Chamar o som do trio do Papa-Léguas de “radinho de pilha” foi a gota d’água para Ademar que, já sem paciência, pediu ao técnico de som, Frank Pitú, que “abrisse o gás” no volume do trio. “Naquela hora, eu só lembrei de minha mãe, Odília Andrade, que todos os dias, às 18 horas, ouvia a Ave Maria na Rádio Sociedade da Bahia, e, meio que em transe, enfiei a mão nos teclados e comecei a tocar a Ave Maria de Gounod”. 
  
Segundo Ademar, parecia que ele estava em outro planeta. “Só existia eu e a música. Era como se o mundo tivesse parado. Lembro que toquei com os olhos fechados e com o coração na boca, até a última nota”. Ele não tinha noção, mas a banda Furta Cor estava fazendo história naquele dia. Ao final da execução, o trio foi tomado por repórteres de jornais, rádios e televisão, inclusive de emissoras nacionais. Era a mídia se rendendo ao talento do menino da cidade de Nazaré das Farinhas, que veio para Salvador com 2 anos de idade, e estudou na Escola Parque, onde teve o privilégio de ser aluno do maestro Vivaldo Conceição, já falecido. “Um ícone da música baiana, que me ensinou tudo que eu sei”, revela.

Ademar se empolgou tanto com a receptividade dos foliões que emendou a 5ª Sinfonia de Beethoven, Vozes da Primavera (Johann Strauss), Jesus Alegria dos Homens (Haendel), Amar Quem Eu Já Amei (Zé Ramalho), Mensageiro da Alegria (Gerônimo) e Cometa Mambembe (Carlos Pitta/Edmundo Carôso). “O povo enlouqueceu na praça Castro Alves com essa sequência de músicas. Saímos de lá ovacionados e o cantor Zé Honório consagrado”, lembra o músico. 

A Ave Maria ainda iria render muitos frutos para a banda e para o Carnaval de Salvador. No dia seguinte, o grupo foi capa de todos os jornais locais, destaque nos telejornais da capital baiana e na crônica do então Cardeal Arcebispo e Primaz do Brasil, Dom Avelar Brandão Vilela (1912-1986), que escrevia no jornal A Tarde. 

À noite, o Jornal Nacional, da Rede Globo de Televisão, quebrou uma tradição ao encerrar o programa daquela Quarta-feira de Cinzas ao som da Ave Maria, tocada por Ademar. Vale ressaltar que em todos os outros anos, o jornal terminara com imagens do desfile da escola de samba campeã do Carnaval carioca. 

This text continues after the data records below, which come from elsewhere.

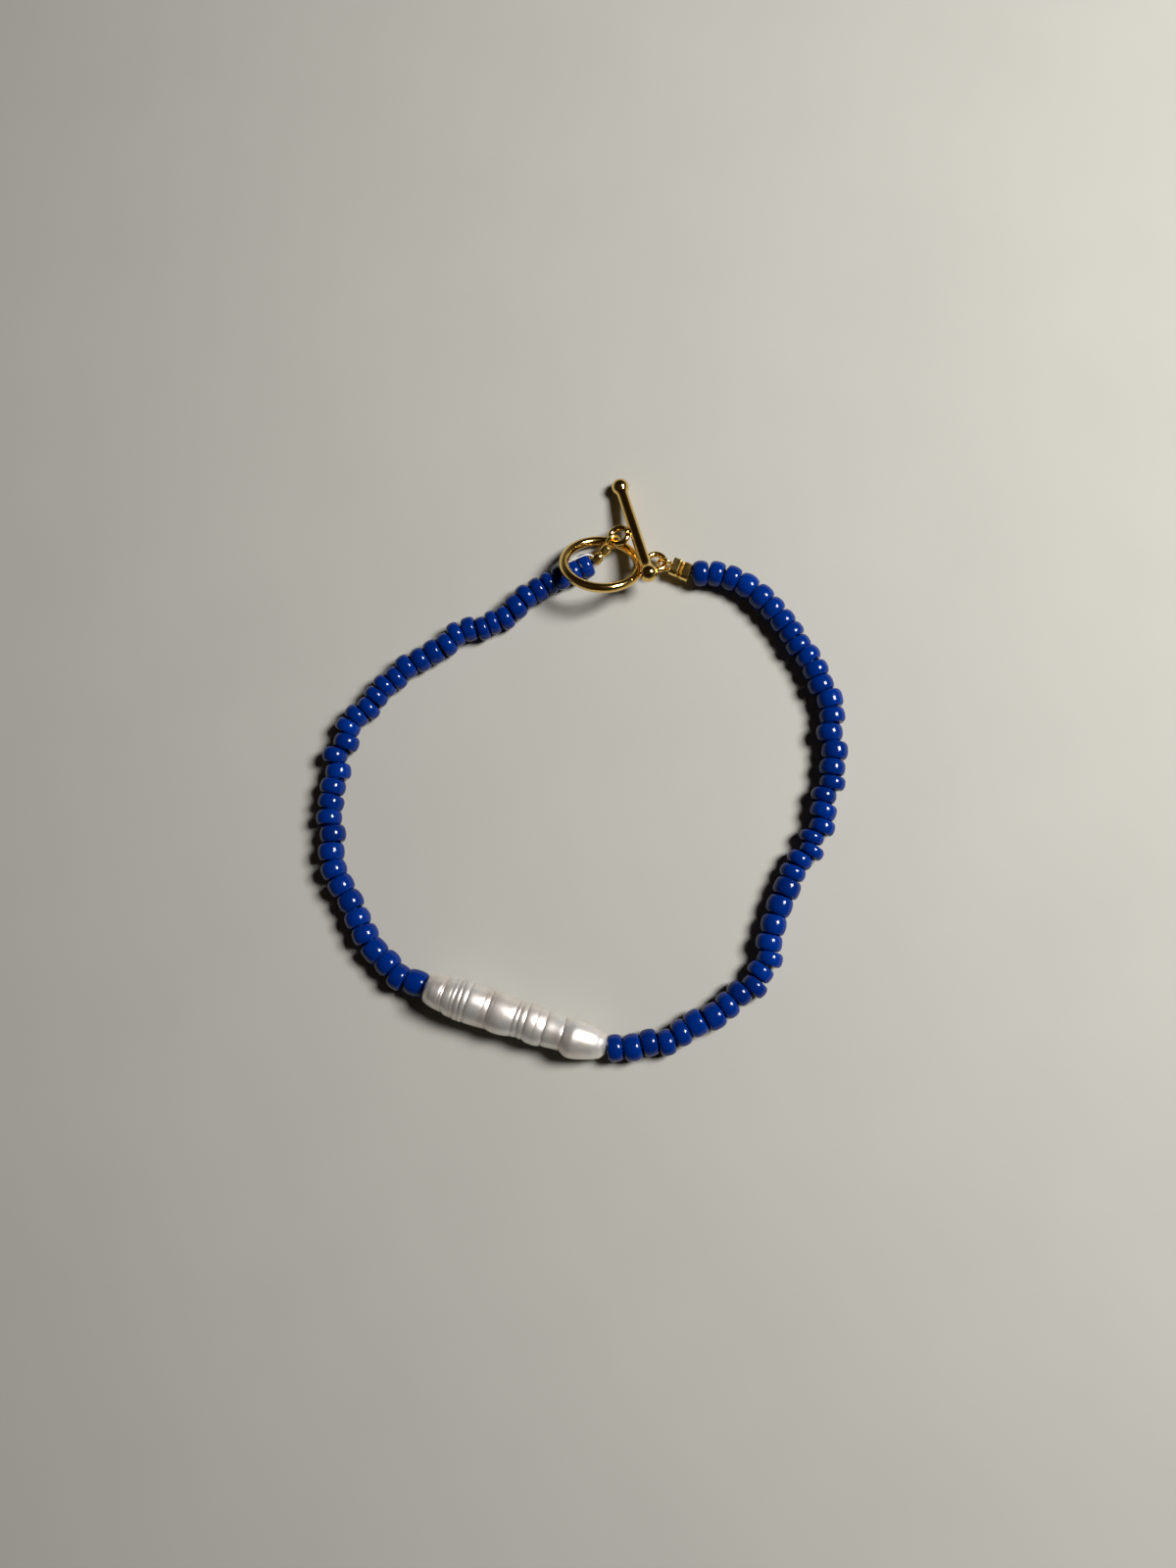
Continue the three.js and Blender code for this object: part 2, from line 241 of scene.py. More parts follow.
def addBump(nodes, links, shader, height, strength, distance, under=None):
    bump = nodes.new("ShaderNodeBump")
    bump.inputs["Strength"].default_value = strength
    bump.inputs["Distance"].default_value = distance
    links.new(height, bump.inputs["Height"])
    if under is not None:
        links.new(under, bump.inputs["Normal"])
    links.new(bump.outputs["Normal"], shader.inputs["Normal"])
    return bump.outputs["Normal"]


def blueGlassMaterial():
    # opaque cobalt glass: each bead has its own tone, with faint clouding and a moulded gloss; its hole
    # and the glass round it are darkened to near-black, which is painted shade
    look = {"dark": (0.0, 0.008, 0.075), "light": (0.0, 0.020, 0.168), "hole": (0.0, 0.002, 0.015),
            "cloudDark": (0.6, 0.6, 0.65), "cloudLight": (1.0, 1.0, 1.0), "clouding": 0.35}
    material, nodes, links, shader = newMaterial("blueGlass", {
        "IOR": 1.45, "Coat Weight": 0.0, "Specular IOR Level": 0.3, "Subsurface Weight": 0.05,
        "Subsurface Scale": 0.0004, "Subsurface Radius": (0.2, 0.4, 1.0)})
    cloud = addNoise(nodes, links, scale=900.0, detail=4.0, roughness=0.6)
    tone = addRamp(nodes, links, addAttribute(nodes, "tone"), [(0.0, look["dark"]), (1.0, look["light"])])
    shade = addRamp(nodes, links, cloud, [(0.3, look["cloudDark"]), (0.7, look["cloudLight"])])
    clouded = addMix(nodes, links, "MULTIPLY", look["clouding"], tone, shade)
    # painted shade: towards the hole the colour goes to the near-black hole colour
    colour = addMix(nodes, links, "MIX", addAttribute(nodes, "inside"), clouded, look["hole"])
    links.new(colour, shader.inputs["Base Color"])
    links.new(addRange(nodes, links, cloud, low=0.09, high=0.17), shader.inputs["Roughness"])
    dents = addNoise(nodes, links, scale=420.0, detail=1.0)
    addBump(nodes, links, shader, dents, strength=0.05, distance=0.00006)
    return material


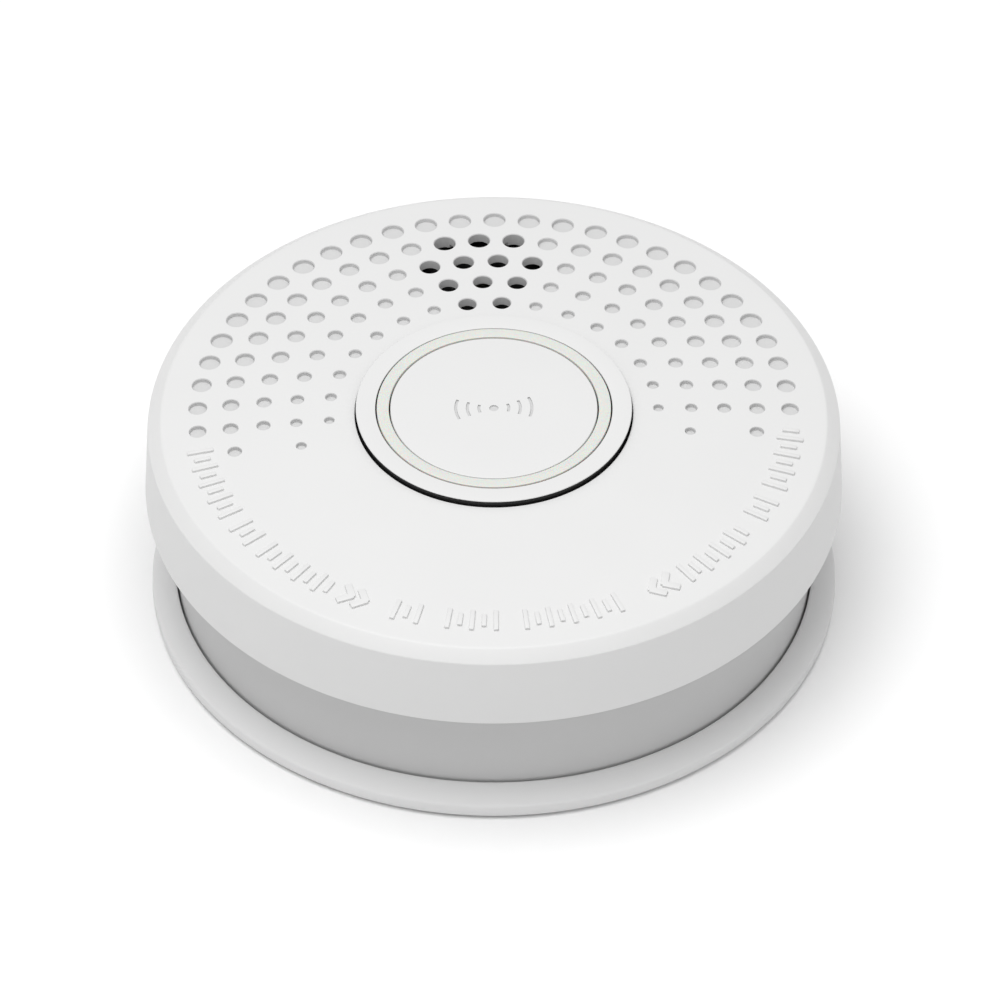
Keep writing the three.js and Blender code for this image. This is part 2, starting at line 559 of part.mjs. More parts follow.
// ---- circuit board and the parts soldered on it
function circuitBoard() {
  const disc = ring(0, boardRadius, boardBottom, boardTop);
  const [holeLow, holeHigh] = [boardBottom - OVERRUN, boardTop + OVERRUN];
  const holes = screwSpots.map(([x, y]) => rod(x, y, SCREW_RADIUS + GAP, holeLow, holeHigh));
  add("circuit_board", cut(disc, holes), "board");

  const half = SWITCH_SIDE / 2;
  const switchTop = onBoard + SWITCH_HEIGHT;
  const body = block([-half, half], [-half, half], [onBoard, switchTop]);
  const plungerFoot = switchTop - SWITCH_TRAVEL - PLUNGER_DEPTH;
  const wellFloor = plungerFoot - SWITCH_TRAVEL - SEAT;
  const well = rod(0, 0, PLUNGER_RADIUS + GAP, wellFloor, switchTop + OVERRUN);
  add("switch_body", cut(body, well), "black");
  add("switch_plunger", rod(0, 0, PLUNGER_RADIUS, plungerFoot, boardTop + PLUNGER_HEIGHT), "black");

  LIGHT_ANGLES.forEach((a, i) => {
    const [x, y] = polar(legCircle, a);
    const [w, d, h] = LED_SIZE;
    const led = block([x - w / 2, x + w / 2], [y - d / 2, y + d / 2], [onBoard, onBoard + h]);
    add(`ring_led_${i + 1}`, led, "lens");
  });

  const [length, width, height] = CHIP_SIZE;
  const chipX = -PARTS_OFFSET;
  const legs = around(CHIP_LEGS_PER_SIDE).map((_, i) => {
    const y = (i - (CHIP_LEGS_PER_SIDE - 1) / 2) * (length / CHIP_LEGS_PER_SIDE);
    const reach = width / 2 + CHIP_LEG.reach;
    const span = [y - CHIP_LEG.width / 2, y + CHIP_LEG.width / 2];
    return block([chipX - reach, chipX + reach], span, [onBoard, onBoard + CHIP_LEG.height]);
  });
  const chip = block(
    [chipX - width / 2, chipX + width / 2],
    [-length / 2, length / 2],
    [onBoard + CHIP_LIFT, onBoard + height],
  );
  add("control_chip", join(chip, legs), "black");

  const can = turned(
    [
      [0, onBoard],
      [CAPACITOR_RADIUS, onBoard],
      [CAPACITOR_RADIUS, onBoard + CAPACITOR_GROOVE.low],
      [CAPACITOR_RADIUS - CAPACITOR_GROOVE.depth, onBoard + CAPACITOR_GROOVE.middle],
      [CAPACITOR_RADIUS, onBoard + CAPACITOR_GROOVE.high],
      [CAPACITOR_RADIUS, onBoard + CAPACITOR_HEIGHT - CAPACITOR_EDGE],
      [CAPACITOR_RADIUS - CAPACITOR_EDGE, onBoard + CAPACITOR_HEIGHT],
      [0, onBoard + CAPACITOR_HEIGHT],
    ],
    { sides: SMALL_SIDES, x: PARTS_OFFSET, y: -CAPACITOR_RADIUS - CAPACITOR_SPACE },
  );
  add("capacitor", can, "black");

  const winding = COIL_RADIUS - COIL_WAIST;
  const drum = turned(
    [
      [0, onBoard],
      [COIL_RADIUS, onBoard],
      [COIL_RADIUS, onBoard + COIL_FLANGE],
      [winding, onBoard + COIL_FLANGE],
      [winding, onBoard + COIL_HEIGHT - COIL_FLANGE],
      [COIL_RADIUS, onBoard + COIL_HEIGHT - COIL_FLANGE],
      [COIL_RADIUS, onBoard + COIL_HEIGHT],
      [0, onBoard + COIL_HEIGHT],
    ],
    { sides: SMALL_SIDES, x: PARTS_OFFSET, y: COIL_RADIUS },
  );
  add("boost_coil", drum, "copper");
}

// ---- smoke chamber: labyrinth base, cap, insect screen, infrared emitter and receiver
const screenOuter = chamberRadius - SCREEN_INSET;
const screenInner = screenOuter - SCREEN_THICKNESS;
const vaneCircle = screenInner - VANE_INSET - VANE_LENGTH / 2;
const opticDistance = vaneCircle - VANE_LENGTH / 2 - OPTIC_VANE_GAP;
function optic(name, degrees) {
  const domeStart = OPTIC_LENGTH - OPTIC_RADIUS;
  const curve = [0, 30, 60, 90].map((a) => [
    a === 90 ? 0 : OPTIC_RADIUS * Math.cos(rad(a)),
    domeStart + OPTIC_RADIUS * Math.sin(rad(a)),
  ]);
  const { reach, thickness } = OPTIC_FLANGE;
  const flange = [
    [0, 0],
    [OPTIC_RADIUS + reach, 0],
    [OPTIC_RADIUS + reach, thickness],
    [OPTIC_RADIUS, thickness],
  ];
  const outline = [...flange, ...curve];
  const points = outline.map(([r, z]) => new THREE.Vector2(r, z));
  const [x, y] = polar(opticDistance, degrees);
  const middle = onBoard + CHAMBER_PLATE + (CHAMBER_HEIGHT - 2 * CHAMBER_PLATE) / 2;
  const geometry = new THREE.LatheGeometry(points, SMALL_SIDES)
    .rotateZ(Math.PI / 2)
    .rotateZ(rad(degrees))
    .translate(x, chamberY + y, middle);
  add(name, solid(geometry), "lens");
}
function smokeChamber() {
  const place = { y: chamberY };
  const baseTop = onBoard + CHAMBER_PLATE;
  const capBottom = onBoard + CHAMBER_HEIGHT - CHAMBER_PLATE;
  const plate = ring(0, screenInner - SCREEN_GAP, onBoard, baseTop, place);
  const vanes = around(VANE_COUNT, 90).map((a) => {
    const height = capBottom - SEAT - (baseTop - ROOT);
    const vane = new THREE.BoxGeometry(VANE_LENGTH, VANE_THICKNESS, height)
      .rotateZ(rad(VANE_TURN_DEGREES))
      .translate(vaneCircle, 0, baseTop - ROOT + height / 2)
      .rotateZ(rad(a))
      .translate(0, chamberY, 0);
    return solid(vane);
  });
  add("chamber_base", join(plate, vanes), "black");

  const capTop = onBoard + CHAMBER_HEIGHT;
  const cap = turned(
    [
      [0, capBottom],
      [screenOuter + SCREEN_GAP, capBottom],
      [screenOuter + SCREEN_GAP, capTop - CHAMBER_CAP_RIM],
      [chamberRadius, capTop - CHAMBER_CAP_RIM],
      [chamberRadius, capTop - CHAMBER_CAP_EDGE],
      [chamberRadius - CHAMBER_CAP_EDGE, capTop],
      [0, capTop],
    ],
    place,
  );
  add("chamber_cap", cap, "black");
  add("insect_screen", ring(screenInner, screenOuter, onBoard, capBottom - SEAT, place), "metal");
  optic("infrared_emitter", EMITTER_DEGREES);
  optic("infrared_receiver", RECEIVER_DEGREES);
}

// ---- horn: base, piezo disc, resonator cap and foam gasket under the sound holes
function horn() {
  const place = { sides: HORN_SIDES, y: hornY };
  const inner = hornRadius - HORN_WALL;
  const seatZ = onBoard + HORN_BASE_HEIGHT - HORN_SEAT_DROP;
  const base = turned(
    [
      [0, onBoard],
      [hornRadius, onBoard],
      [hornRadius, onBoard + HORN_BASE_HEIGHT],
      [inner, onBoard + HORN_BASE_HEIGHT],
      [inner, seatZ],
      [inner - HORN_SEAT, seatZ],
      [inner - HORN_SEAT, onBoard + HORN_FLOOR],
      [0, onBoard + HORN_FLOOR],
    ],
    place,
  );
  add("horn_base", base, "black");
  const piezoTop = seatZ + SEAT + PIEZO_THICKNESS;
  add("piezo_disc", ring(0, inner - GAP, seatZ + SEAT, piezoTop, place), "brass");
  const ceramic = ring(0, inner - GAP - CERAMIC_MARGIN, piezoTop + GLUE, piezoTop + PIEZO_THICKNESS, place);
  add("piezo_ceramic", ceramic, "ceramic");

  const gasketTop = coverCeiling(hornY + hornRadius) - SEAT;
  const capLow = onBoard + HORN_BASE_HEIGHT + SEAT;
  const capTop = gasketTop - GASKET_THICKNESS - SEAT;
  const lid = turned(
    [
      [HORN_PORT_RADIUS, capTop - HORN_FLOOR],
      [inner, capTop - HORN_FLOOR],
      [inner, capLow],
      [hornRadius, capLow],
      [hornRadius, capTop],
      [HORN_PORT_RADIUS, capTop],
    ],
    place,
  );
  add("horn_cap", lid, "black");
  const outer = hornRadius - GASKET_INSET;
  add("horn_gasket", ring(outer - GASKET_WIDTH, outer, capTop + SEAT, gasketTop, place), "foam");
}

// ---- battery, contacts, door and label
function battery() {
  const [front, back] = batteryX;
  const section = new THREE.Shape();
  const [halfY, halfZ] = [BATTERY_WIDTH / 2, BATTERY_THICKNESS / 2];
  const e = BATTERY_EDGE;
  section.moveTo(-halfY + e, -halfZ);
  section.absarc(halfY - e, -halfZ + e, e, -Math.PI / 2, 0, false);
  section.absarc(halfY - e, halfZ - e, e, 0, Math.PI / 2, false);
  section.absarc(-halfY + e, halfZ - e, e, Math.PI / 2, Math.PI, false);
  section.absarc(-halfY + e, -halfZ + e, e, Math.PI, 1.5 * Math.PI, false);
  const settings = { depth: back - front, bevelEnabled: false, curveSegments: 4 };
  const middle = batteryBottom + halfZ;
  // The section's x becomes Y and its y becomes Z.
  const jacket = new THREE.ExtrudeGeometry(section, settings)
    .rotateX(Math.PI / 2)
    .rotateZ(Math.PI / 2)
    .translate(front, 0, middle);
  add("battery", solid(jacket), "jacket");
  Object.entries(STUD_RADII).forEach(([pole, radius], i) => {
    const y = (i - 0.5) * STUD_SPACING;
    const stud = new THREE.CylinderGeometry(radius, radius, STUD_HEIGHT - SEAT, STUD_SIDES[pole])
      .rotateZ(Math.PI / 2)
      .translate(back + GLUE + STUD_HEIGHT / 2, y, middle);
    add(`battery_stud_${pole}`, solid(stud), "metal");
    const [thickness, width] = CONTACT_SIZE;
    const near = back + STUD_HEIGHT + GAP;
    const [low, high] = [middle - width / 2, boardBottom - GAP];
    const strip = block([near, near + thickness], [y - width / 2, y + width / 2], [low, high]);
    add(`battery_contact_${pole}`, strip, "brass");
  });
}
function batteryDoor() {
  const doorEnd = bayX[1];
  const doorTop = FLOOR_LIFT + DOOR_THICKNESS;
  const plate = block([hingeX + ROOT, doorEnd], [-doorHalf, doorHalf], [FLOOR_LIFT, doorTop]);
  const barrel = crossRod(hingeX, hingeZ, HINGE_RADIUS, -doorHalf, doorHalf);
  const pinEnd = doorHalf + HINGE_PIN_REACH;
  const pins = crossRod(hingeX, hingeZ, HINGE_PIN_RADIUS, -pinEnd, pinEnd);
  const latch = block(
    [doorEnd - LATCH_THICKNESS - GAP, doorEnd - GAP],
    [-doorHalf / 3, doorHalf / 3],
    [doorTop - ROOT, doorTop + LATCH_HEIGHT],
  );
  add("battery_door", join(plate, barrel, pins, latch), "white");
  const label = block(
    [hingeX + LABEL_MARGIN * 2, doorEnd - LABEL_MARGIN],
    [-doorHalf + LABEL_MARGIN, doorHalf - LABEL_MARGIN],
    [FLOOR_LIFT - GLUE - LABEL_THICKNESS, FLOOR_LIFT - GLUE],
  );
  add("door_label", label, "paper");
}

// ---- case screws
function caseScrews() {
  screwSpots.forEach(([x, y], i) => {
    const top = headLedge + SCREW_LENGTH;
    const outline = [
      [0, headLedge - SCREW_HEAD_HEIGHT],
      [SCREW_HEAD_RADIUS * SCREW_CROWN.radius, headLedge - SCREW_HEAD_HEIGHT],
      [SCREW_HEAD_RADIUS, headLedge - SCREW_HEAD_HEIGHT * SCREW_CROWN.height],
      [SCREW_HEAD_RADIUS, headLedge],
      [SCREW_RADIUS, headLedge],
      [SCREW_RADIUS, top - SCREW_POINT],
      [0, top],
    ];
    add(`case_screw_${i + 1}`, turned(outline, { sides: SMALL_SIDES, x, y }), "metal");
  });
}

ceilingPlate();
rearHousing();
frontCover();
testButton();
returnSpring();
circuitBoard();
smokeChamber();
horn();
battery();
batteryDoor();
caseScrews();

export default model;
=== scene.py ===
# %% [markdown]
# # A ceiling smoke alarm
# The alarm is a stack of turned plastic shells: a plate on the ceiling, a housing with a narrow neck, and a
# domed cover with a test button in its middle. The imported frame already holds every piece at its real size, so
# this lesson models each one again with softer edges and finer parts, and gives every surface its finish.

# %% The frame
from math import atan, cos, pi, radians, sin

import bpy
from mathutils import Matrix, Vector


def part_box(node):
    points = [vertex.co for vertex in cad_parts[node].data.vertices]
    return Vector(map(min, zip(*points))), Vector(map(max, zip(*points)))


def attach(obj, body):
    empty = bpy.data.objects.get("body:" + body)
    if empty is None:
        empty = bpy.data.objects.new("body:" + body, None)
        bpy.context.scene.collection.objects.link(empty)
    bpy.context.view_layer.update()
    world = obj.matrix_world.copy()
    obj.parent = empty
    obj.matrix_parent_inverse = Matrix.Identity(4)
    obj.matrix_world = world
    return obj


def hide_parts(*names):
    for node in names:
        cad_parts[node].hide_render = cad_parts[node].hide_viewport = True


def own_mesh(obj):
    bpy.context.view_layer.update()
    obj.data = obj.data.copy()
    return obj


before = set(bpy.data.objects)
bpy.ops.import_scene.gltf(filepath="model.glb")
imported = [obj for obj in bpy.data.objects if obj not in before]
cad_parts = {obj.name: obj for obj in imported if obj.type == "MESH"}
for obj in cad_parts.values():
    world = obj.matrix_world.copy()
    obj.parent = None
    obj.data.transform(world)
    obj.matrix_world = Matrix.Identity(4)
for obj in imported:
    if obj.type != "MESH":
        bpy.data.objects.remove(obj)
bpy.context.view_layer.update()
print("nodes in the frame:", len(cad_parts))

# %% [markdown]
# The shapes below are worked out in millimetres, because that is how moulded parts are drawn, and are
# scaled by `MM` when a point is handed to Blender. The heights and radii that tie a piece to its neighbours
# come from the frame's own boxes.

# %% Sizes read from the frame
MM = 0.001


def low(node, axis=2):
    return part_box(node)[0][axis] / MM


def high(node, axis=2):
    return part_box(node)[1][axis] / MM


def corners(node):
    return [Vector(corner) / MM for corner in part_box(node)]


def middle_of(node):
    return (low(node, 0) + high(node, 0)) / 2, (low(node, 1) + high(node, 1)) / 2


def radius_of(node):
    return (high(node, 0) - low(node, 0)) / 2


cover_radius = high("front_cover", 0)
cover_top = high("front_cover")
skirt_bottom = low("front_cover")
button_radius = high("button_rim", 0)
button_top = high("button_rim")
rim_radius = high("ceiling_plate", 0)
neck_radius = high("rear_housing", 0)
board_top = high("circuit_board")
print("cover", round(cover_radius, 2), "button", round(button_radius, 2), "top", round(button_top, 2))

# %% [markdown]
# ## Camera, light and floor
# The alarm lies on its back on a plain white table. It is seen from a little above the middle, with a parallel
# camera, so the round outlines stay true ellipses. A bright, even sky and one broad soft lamp give the flat,
# nearly shadowless light of a catalogue picture.

# %% Camera
VIEW_TURN = radians(-3.23)
VIEW_HEIGHT = radians(42.51)
FRAME_WIDTH = 173.19 * MM
AIM = Vector((0, 0, 40.6 * MM))
AIM_RIGHT, AIM_DOWN = 1.065 * MM, 14.435 * MM
CAMERA_DISTANCE = 0.6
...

Ainda segundo Ademar, a Ave Maria também foi responsável por um dos momentos mais emocionantes da história da banda Furta Cor. De acordo com o músico, as aparelhagens de som e de iluminação utilizadas no Carnaval de 1984 foram cedidas pelo dono da empresa de sonorização Propago, João Claudio Oliveira, e seriam pagas com o cachê da festa. “Na ocasião, seu João me disse que a mãe dele, que morava no interior de Pernambuco, havia se emocionado ao ver pela televisão a banda tocar Ave Maria, em pleno Carnaval, e com o equipamento da Propago. Por conta disso, ele nos deu toda a aparelhagem. Foi um presente divino”, conta Ademar.

A ousadia de Ademar em tocar a Ave Maria de Charles Gounod, compositor francês, do século 19, e outros sucessos da música clássica, mudaria de vez a linguagem musical do Carnaval de Salvador. Aquela catarse provocada pela banda Furta Cor, na praça Castro Alves, na madrugada da Quarta-feira de Cinzas, parecia ser um prenúncio da explosão sonora que estava prestes a acontecer, chamada Axé Music, cujo maior expoente da primeira fase foi o cantor e compositor, Luiz Caldas.